Indeed, I believe we are witnessing the birth of a book cycle here. After Michelle Obama’s first book on her First Lady’s garden American Grown, Becoming comes as her second volume, and if the principle for telling one’s story laid out in the book holds and the brand supporting this image is to be kept up, other books will follow. Writing books in print or thorough an internet platform of some sort like a blog or a homepage would be a natural way for keeping up the visibility of the Michelle Obama brand. Becoming may be even rewritten like Frederick Douglass’ Narrative that was rewritten three times, each time with a new and more political speaking subject (Stauffer, 214 and Stepto 2009b, viii). With Michelle’s captivating words resonating, I cannot wait to read and discuss them in due course.

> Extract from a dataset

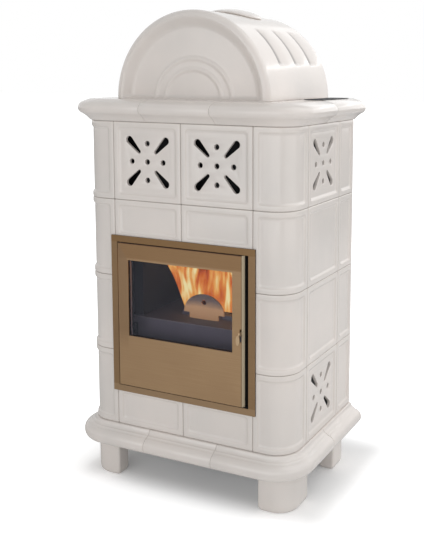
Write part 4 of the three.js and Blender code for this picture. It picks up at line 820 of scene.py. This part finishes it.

Conclusion: Seeds of Change

Michelle Obama’s autobiography relies heavily on the discourses of the African American autobiographical tradition and female writing. Her text explores the key theme of conversion familiar from nineteenth-century slave narratives that reemerges with an added pragmatic aspect to it and explores how change can be present in the life of an individual who happens to be African American and female – in the face of standard expectations of social conformity and reproduction. In this sense, Obama’s stress on ‘change’ in its multiple senses is a way to convert a traditional feeling of racial discontent. The feminine aspect of conversion, feminine empowerment represents the second key issue of the text, illustrating the power of stories and of making up stories in a hostile social context as a form of activism. (This aspect of the text is to be explicated in further detail in a companion article soon.) By combining pragmatism with a feminine perspective, Michelle Obama is building a popular and lucrative cultural brand that attempts to provoke change in social life by showcasing it in literature.